Assisti "Exit trough the Gift Shop" e "Lixo Extraordinário"
respectivamente na Mostra Internacional de SP e no Amazonas Film
Festival. Dois documentários que lidam com o papel da arte na existência
contemporânea e seu valor de troca.
O primeiro, do artista de rua Banksy, é desconcertante porque lida
tematicamente com a consagração do artístico a partir de elementos
fugazes, banais, tênues e frágeis, ridicularizando a crítica
especializada e o milionário comércio das obras de arte, além de fraudar
explicitamente as estruturas canônicas e dramatúrgicas do documentário.
Em abril em Los Angeles, quando fui assistir ao ótimo filme argentino,
ganhador do Oscar de melhor filme estrangeiro, "El segreto de tus Ojos",
na entrada do cinema, ganhei uns posters assinados por Mr. Brainwash.
Só depois vendo o filme de Bansky relacionei o artista dos posters com o
personagem desse filme. E minha dúvida é se a distribuição de posters
fez parte da criação do documentário, elaborando um fato após o
lançamento do filme sobre o "pseudo" artista que subverte os canônes da
arte, da arte de rua e do documentário clássico.
Já "Lixo Extraordinário" me pegou porque, na abertura do filme, coloca
em situação artificial dois brasileiros falando em inglês sobre um lixão
no RJ. O começo do filme se constrói como uma interpretação canastrona
para a câmera sobre o trabalho que eles querem desenvolver com catadores
de material reciclado. É irritante. Mas à medida em que Vik Muniz se
envolve com os catadores, a artificialidade dá lugar a momentos
pungentes e viscerais. Os catadores são fotografados e daí recompostos
por eles mesmos em retratos-montagens com objetos coletados no lixão. A
abertura da novela "Passione" popularizou o resultado desse procedimento
estético. Uma das obras de arte vai para um leilão em Londres e é
vendida por 100 mil reais; o dinheiro é revertido para a associação de
catadores. Diante da recusa de uma catadora-artista em querer voltar
para o lixão, no meio do filme, os condutores desse processo se
perguntam sobre o efeito do que eles estão fazendo na vida dessas
pessoas. Elas suportarão voltar para suas vidas ordinárias?

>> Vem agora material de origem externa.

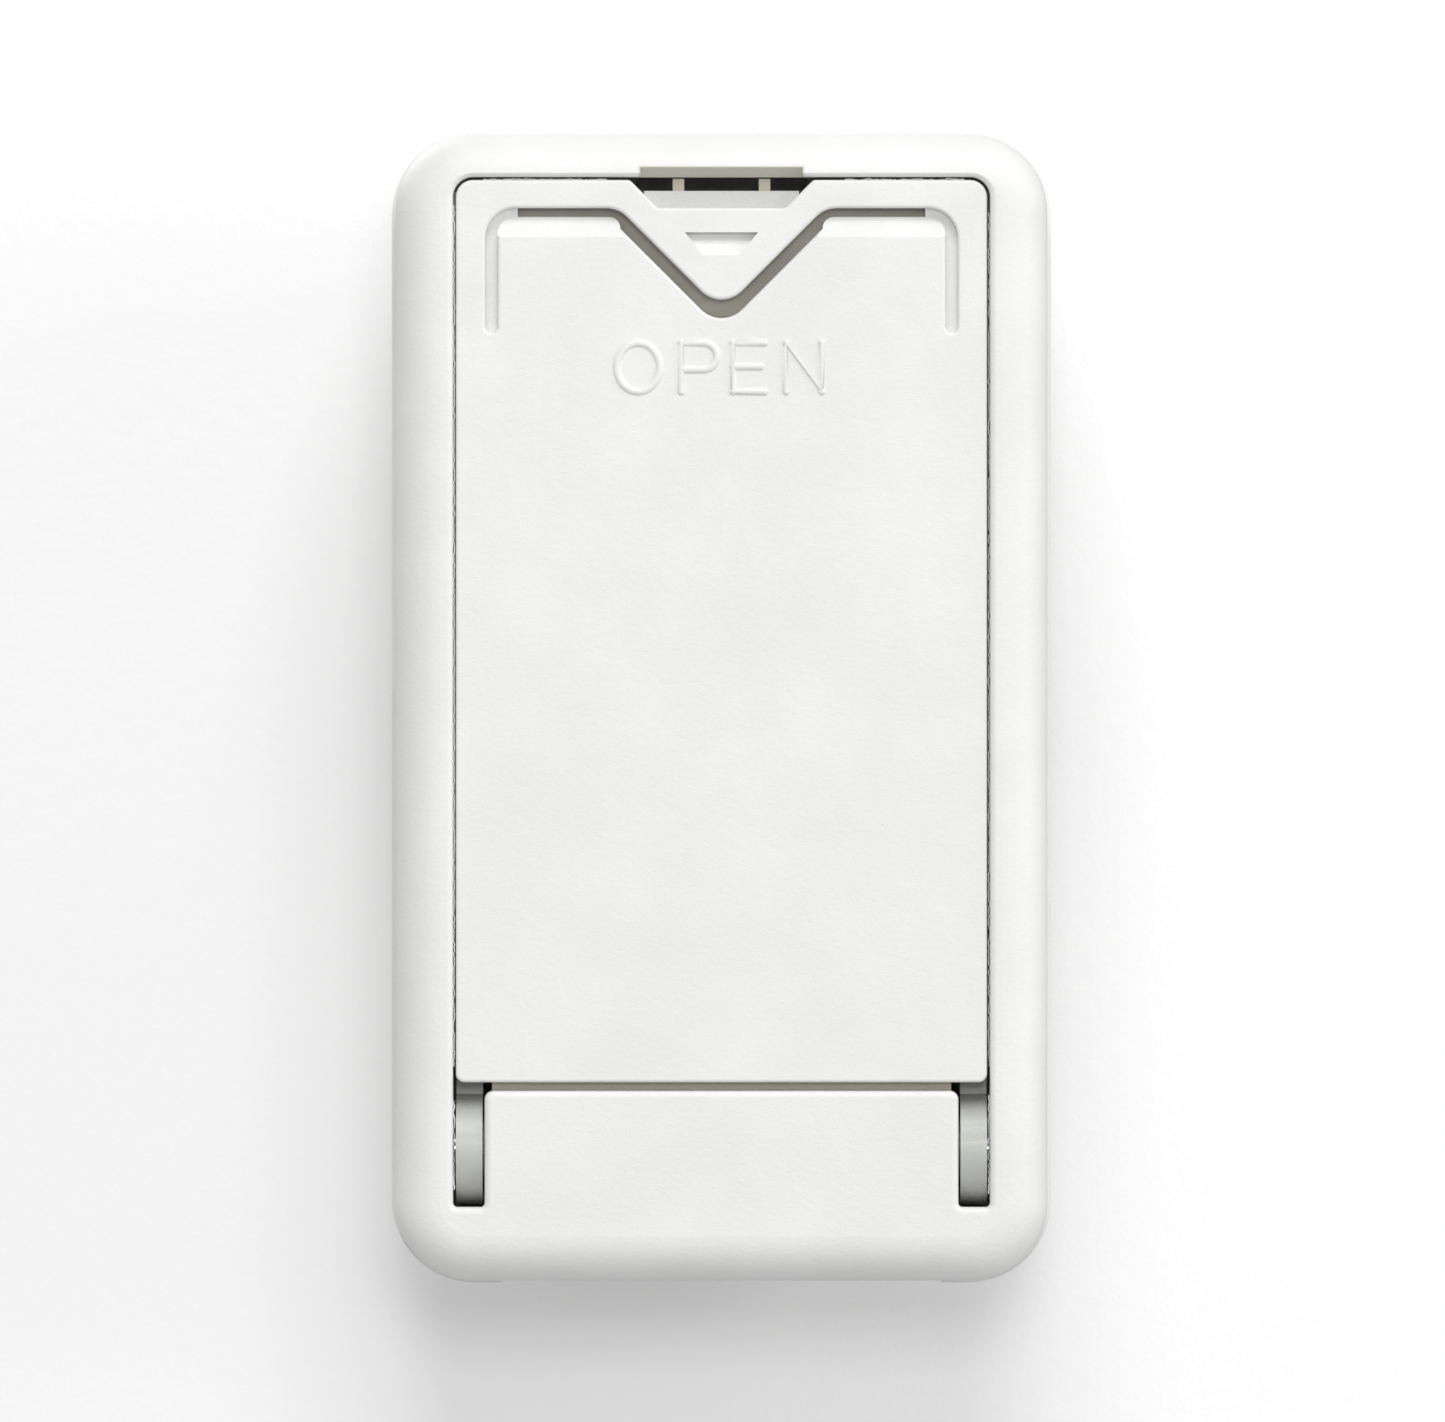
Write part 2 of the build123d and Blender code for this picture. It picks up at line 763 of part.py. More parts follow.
with BuildSketch() as pinion_tooth:
    with BuildLine():
        flank_height = tip_radius - base_radius
        flank_radii = [base_radius + flank_height * step / flank_steps for step in range(flank_steps + 1)]
        upper_flank = Spline(*[polar(r, half_tooth_angle(r)) for r in flank_radii])
        lower_flank = Spline(*[polar(r, -half_tooth_angle(r)) for r in flank_radii])
        Line(upper_flank @ 1, lower_flank @ 1)
        buried = root_radius * tooth_buried_share
        Polyline(
            upper_flank @ 0,
            polar(buried, half_tooth_angle(base_radius)),
            polar(buried, -half_tooth_angle(base_radius)),
            lower_flank @ 0,
        )
    make_face()

with BuildPart() as hinge_axle:
    with BuildSketch(side(0)):
        with Locations((axis_depth, axis_height)):
            Circle(axle_radius)
    extrude(amount=arm_inner, both=True)
    with BuildSketch(side(0)):
        with Locations((axis_depth, axis_height)):
            Circle(root_radius)
            with PolarLocations(0, pinion_teeth, 180, flap_opening, endpoint=True):
                add(pinion_tooth.sketch)
    extrude(amount=gear_half_width, both=True)
    for outer in (arm_outer, -arm_inner):
        with BuildSketch(side(outer)):
            with Locations((axis_depth, axis_height)):
                Circle(disc_radius)
            frame_rectangle(flap_back - neck_depth, flap_back - neck_inset, axis_height, pad_top)
        extrude(amount=arm_thickness)
    box_pair((pad_inner_half, arm_outer), (pad_back, flap_back), (pad_bottom, pad_top))
    for x, z in flap_screw_spots:
        rod_out(x, z, flap_boss_radius + flap_boss_clearance, (pad_back, flap_back), mode=Mode.SUBTRACT)
    with BuildSketch(side(0)):
        with Locations((axis_depth, axis_height)):
            Circle(hinge_pin_radius + hinge_running_clearance)
    extrude(amount=arm_outer + overcut, both=True, mode=Mode.SUBTRACT)

with BuildPart() as hinge_pin:
    with BuildSketch(side(0)):
        with Locations((axis_depth, axis_height)):
            Circle(hinge_pin_radius)
    extrude(amount=ear_outer, both=True)
    chamfer(hinge_pin.edges().filter_by(GeomType.CIRCLE), hinge_pin_bevel)

with BuildPart() as hinge_washers:
    for outer in (ear_inner, -ear_inner + washer_thickness):
        with BuildSketch(side(outer)):
            with Locations((axis_depth, axis_height)):
                Circle(washer_radius)
                Circle(hinge_pin_radius + hinge_running_clearance, mode=Mode.SUBTRACT)
        extrude(amount=washer_thickness)

flap_screw = screw(flap_screw_size, countersunk=False)
with BuildPart() as flap_screws:
    with Locations(*[Plane(origin=(x, -pad_back, z), z_dir=(0, 1, 0)) for x, z in flap_screw_spots]):
        add(flap_screw)

# ---------------------------------------------------------------- rear housing and what is fixed in it

boss_spots = [(x, z) for x in (-plate_screw_x, plate_screw_x) for z in (-plate_screw_z, plate_screw_z)]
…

O
documentário termina como se fosse um filme "baseado em histórias
reais".
O que me animou no filme, e o que me dá esperança, é pensar na arte com
seu poder transformador de perspectivas e de realidades. Pra mim, como
espectador que misturo o lixo por falta de coleta seletiva em SP, me
reeducou a fazer uma separação dos lixos, mesmo que a coleta seletiva
não funcione, o lixo pode chegar de outro jeito para quem ainda precisa
viver dele nesse país desigual. O filme me joga pra dentro de uma
realidade que não conhecia, e com a qual não me importava tanto,
indiferente no meu universo "pequeno burguês". Me faz estremecer com
essa injunção de fazer piada e de estar sempre rindo, que nos entretece
como identidade nacional. O filme mostra como se desconstrói o
paternalismo dos artistas que catam catadores para fazer sua boa ação
social: eles são muito mais ajudados ao ajudar. O filme esgarça as
questões relacionadas ao limite ético da arte e do ser honesto com a
motivação artística, destrinchando suas contradições. Seu desfecho, que
pode ser superficialmente tomado como piegas, redutor, ingênuo,
digerível, explicativo, na verdade nos lança de volta à questão
audiovisual contemporânea sobre representar, representar-se, o jogo da
linguagem que simula a metalinguagem:
tudo não seria apenas interpretação, o modo como ficcionalizamos a vida para a controlarmos? a arte não seria isso de alterar contextos para melhor enxergarmos o que nos anestesia?
Luiz Carlos Martins, 6/11/2010
Acho que sim Luiz, a arte é isso de alterar contextos para tentar melhor enxergar, mas a tentativa também vira uma espécie de anestésico que nos leva de volta a essa engrenagem inalcançável que é a vida. Não vi nenhum dos dois documentários, mas o seu texto me incitou a resolver isso o quanto antes.